As an traditional power plant engineer, offshore wind costs seem staggeringly high to me. A 90m (300ft) tall tower in the middle of the ocean supporting a nacelle that weighs about 520 metric tons (1.15 million pounds) doesn't come cheap. Have you seen rate sheets for the cranes that are needed to assemble these turbines? On land, they average in the tens to hundreds of thousands of dollars per day.

At sea, with the need for a large vessel and all the crew that a large vessel requires to keep it operating, the cost is staggering. I spent a couple weeks aboard the Tolteca, a Mexican heavy-lift ship with a 2000 ton crane and a crew of about 250. Even using labor from the developing world, the costs are astronomical. We invoiced them millions of dollars of work and they didn't even blink. An offshore supply boat rents out (in good oil-boom times, maybe not right now) for hundreds of thousands of dollars per day. A heavy crane ship is probably in the millions per day. That's just for erecting the wind turbine, which is probably at least a 24 hour lift. You also need specialized vessels to lay high voltage cable across the sea floor. Adding "marine" or "offshore" to the name of anything is an excellent way to multiply the cost by at least 3.

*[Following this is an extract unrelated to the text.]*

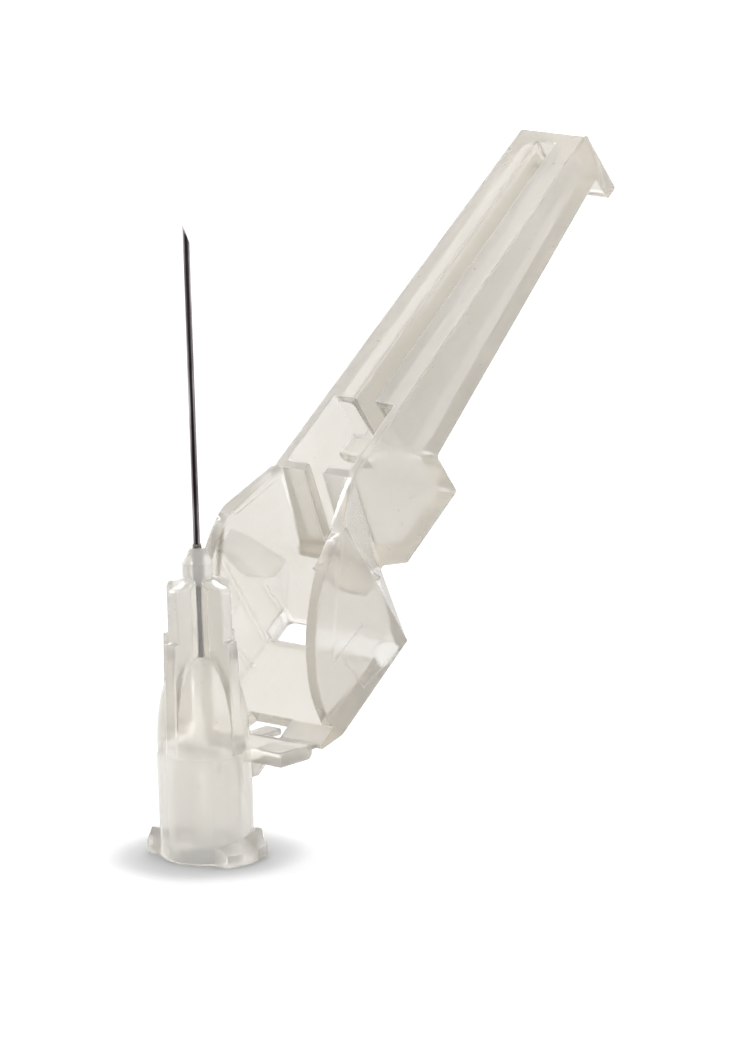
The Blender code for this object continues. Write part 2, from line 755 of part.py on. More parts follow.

Comment Re: A giant lagoon dam (Score 2) 197

http://en.wikipedia.org/wiki/Tidal_barrage suggests fish mortality is quite high with this method. Considering estuaries are typically fish breeding grounds, If the alternative wasn't nuclear I'd say it wasn't worth the risk to an already depleted ecosystem.

There are a very limited number of places on earth where tidal dam power works. Power output scales linearly with height difference. This map shows the tidal range all over the world. Combine that with a need for a bay or inlet that can be dammed without impacting commerce or the environment, and the list of places tidal power can be used shrinks dramatically. Remember, you need a bay or cove that is large enough to be worthwhile for making power, but not so large that it is economically important. And also not in an environmentally sensitive area.

Nothing wrong with a little tidal power but just looking at the geography it will never be a significant source of power.